Non-Gaussian non-stationary wind pressure forecasting based on the improved empirical wavelet transform

In the field of wind engineering, the field measurement on wind pressure is a vital means of wind resistance researches. However, for the field measurement there are some challenges below. The sensors miss partial data due to their failure or service life. Likewise, some locations are difficult to deploy the required sensors. In this paper, a hybrid prediction model of improved empirical wavelet transform (IEWT), particle swarm optimization (PSO) and least squares support vector machines (LSSVM), is developed for purposes of data recovery and spatial extension of non-Gaussian non-stationary wind pressure (complex signal). In this model, IEWT is first proposed to decompose the signals and get rid of their noise components. Meanwhile, LSSVM is utilized to establish forecasting models of the trend component and main components, where their parameters are optimized by PSO algorithm.
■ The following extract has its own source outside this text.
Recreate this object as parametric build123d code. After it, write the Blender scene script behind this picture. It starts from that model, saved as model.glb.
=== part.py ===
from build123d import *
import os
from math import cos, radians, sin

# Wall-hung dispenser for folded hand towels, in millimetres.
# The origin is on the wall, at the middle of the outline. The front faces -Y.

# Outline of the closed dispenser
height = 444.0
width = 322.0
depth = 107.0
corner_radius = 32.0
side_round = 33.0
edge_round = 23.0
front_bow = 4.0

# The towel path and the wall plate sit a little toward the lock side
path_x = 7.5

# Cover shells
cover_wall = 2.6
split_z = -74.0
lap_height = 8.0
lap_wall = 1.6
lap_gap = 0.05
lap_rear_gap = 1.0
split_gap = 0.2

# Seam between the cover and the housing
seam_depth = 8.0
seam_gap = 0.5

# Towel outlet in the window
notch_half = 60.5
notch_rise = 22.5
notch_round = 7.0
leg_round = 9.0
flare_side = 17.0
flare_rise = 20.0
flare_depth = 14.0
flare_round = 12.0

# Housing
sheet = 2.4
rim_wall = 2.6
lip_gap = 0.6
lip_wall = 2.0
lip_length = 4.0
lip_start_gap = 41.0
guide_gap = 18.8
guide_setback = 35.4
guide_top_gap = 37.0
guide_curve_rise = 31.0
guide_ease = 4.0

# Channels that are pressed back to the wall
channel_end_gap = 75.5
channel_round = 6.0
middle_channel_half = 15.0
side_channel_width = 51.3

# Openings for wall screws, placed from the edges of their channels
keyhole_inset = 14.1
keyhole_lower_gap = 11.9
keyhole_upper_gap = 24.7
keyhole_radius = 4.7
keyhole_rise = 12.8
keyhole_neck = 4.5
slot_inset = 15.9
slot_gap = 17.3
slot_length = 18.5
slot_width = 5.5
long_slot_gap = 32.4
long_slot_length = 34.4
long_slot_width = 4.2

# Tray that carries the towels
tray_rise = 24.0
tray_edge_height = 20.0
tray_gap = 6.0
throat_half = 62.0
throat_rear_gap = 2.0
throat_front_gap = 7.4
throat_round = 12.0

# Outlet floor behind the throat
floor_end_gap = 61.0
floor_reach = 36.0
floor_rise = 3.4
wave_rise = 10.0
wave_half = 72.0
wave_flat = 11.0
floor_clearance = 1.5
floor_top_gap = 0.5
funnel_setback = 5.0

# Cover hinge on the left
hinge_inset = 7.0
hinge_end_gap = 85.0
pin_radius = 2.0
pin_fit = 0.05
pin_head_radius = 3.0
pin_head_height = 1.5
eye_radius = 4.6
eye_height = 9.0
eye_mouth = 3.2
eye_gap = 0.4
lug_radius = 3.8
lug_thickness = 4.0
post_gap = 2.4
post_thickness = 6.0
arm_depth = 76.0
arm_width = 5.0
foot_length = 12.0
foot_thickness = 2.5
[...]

Then, the single-point and spatial forecastings are carried out to verify the effectiveness of the proposed model. Furthermore, the empirical mode decomposition (EMD), ensemble EMD (EEMD), and empirical wavelet transform (EWT), are exploited to corroborate the advanced de-noising performance of IEWT. The final results indicate that IEWT can effectively reduce the noise interference and enhance the forecasting precision of complex signal.